En outre, à l’heure où les grands cabinets développent leurs propres
applications pour personnaliser leur service client et proposer des offres
innovantes, les petits cabinets indépendants ne doivent pas se laisser
distancer par les technologies.
Mais pour les dirigeants de l’OEC réunis ce jour en assemblée générale,
l’expert-comptable doit pour se faire « repenser la chaîne de valeur »
de ses prestations. « S’interroger sur la nature de ce que paie le
client qui fait appel à un expert-comptable devient très important »,
a ainsi estimé Laurent Benoudiz, président de l’OEC de Paris Île-de-France.

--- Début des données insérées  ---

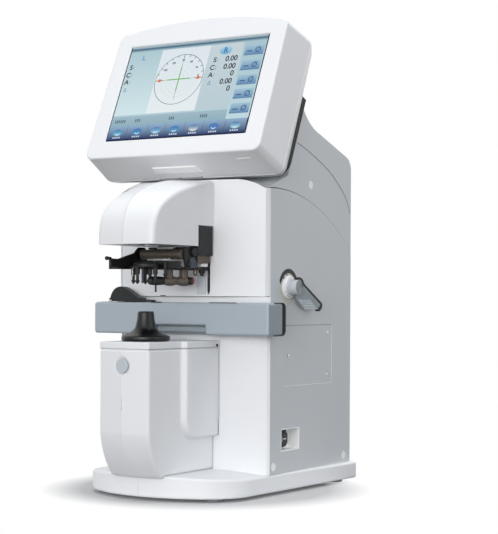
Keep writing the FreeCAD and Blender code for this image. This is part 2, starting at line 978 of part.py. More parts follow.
head_outer = arm("head_outer", 0)
head_inner = arm("head_inner", s.head_wall)
window_hole = rod("window_hole", "Z", s.window_radius, 0, axis_y, s.head_low - 1, s.head_wall + 2)
slide_notch = box(
    "slide_notch",
    (s.guide_offset - 4.6, s.head_width / 2 + 1),
    (y(-36), y(0)),
    (s.head_low - 1, s.head_low + 20),
)
head_cuts = [head_inner, upper_block, brow, window_hole, slide_notch]
node("head_cover", cut("head_shell", head_outer, head_cuts))
node("lamp_window", rod("lamp_glass", "Z", s.window_radius, 0, axis_y, s.head_low, s.head_wall))
lamp_low = s.head_low + s.head_wall
lamp = cut(
    "lamp_shell",
    rod("lamp_can", "Z", s.lamp_radius, 0, axis_y, lamp_low, 34),
    [rod("lamp_bore", "Z", s.lamp_radius - 2, 0, axis_y, lamp_low - 1, 30)],
)
node("lamp_module", lamp)
node("collimator_lens", rod("collimator", "Z", s.lamp_radius - 2, 0, axis_y, lamp_low + 4, 5))

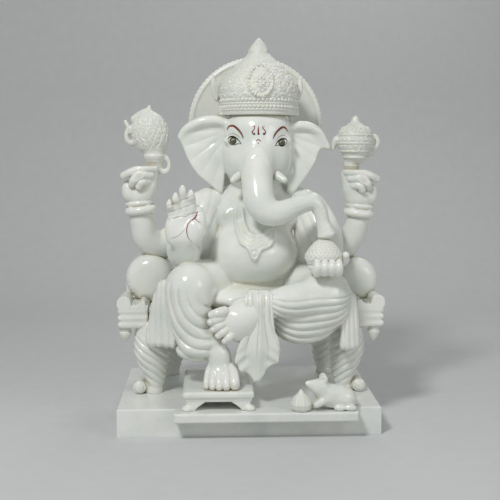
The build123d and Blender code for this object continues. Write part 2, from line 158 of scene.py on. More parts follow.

S’ils sont très favorable au numérique, pour les représentants de la
profession, l’expert-comptable ne doit jamais se laisser dépasser par les
nouvelles technologies. L’intelligence artificielle ne doit pas devenir une
boîte noire pour lui. Il doit comprendre ce qui se passe.
Monsieur Tandé a également abordé la question de la loi
Pacte : « Nous aimerions que Pacte soit adoptée au 1er
trimestre 2019. Et nous devrions donc pouvoir tenir nos élections à la fin de
l’année 2019 », a-t-il ainsi déclaré.
Le projet de loi Pacte examiné en ce moment à l’Assemblée nationale
concerne en effet indirectement les experts-comptables avec la réforme
territoriale.
Autre attente des experts-comptables : la reconnaissance du
commissariat aux comptes dans la SPE (société pluri-professionnelle
d’exercice), malheureusement « toujours bloquée par la
Chancellerie », a regretté Charles-René Tandé.
Les assemblées générales des deux professions ont été suivies par la
prestation de serment de l’Ordre des experts-comptables Paris Île-de-France.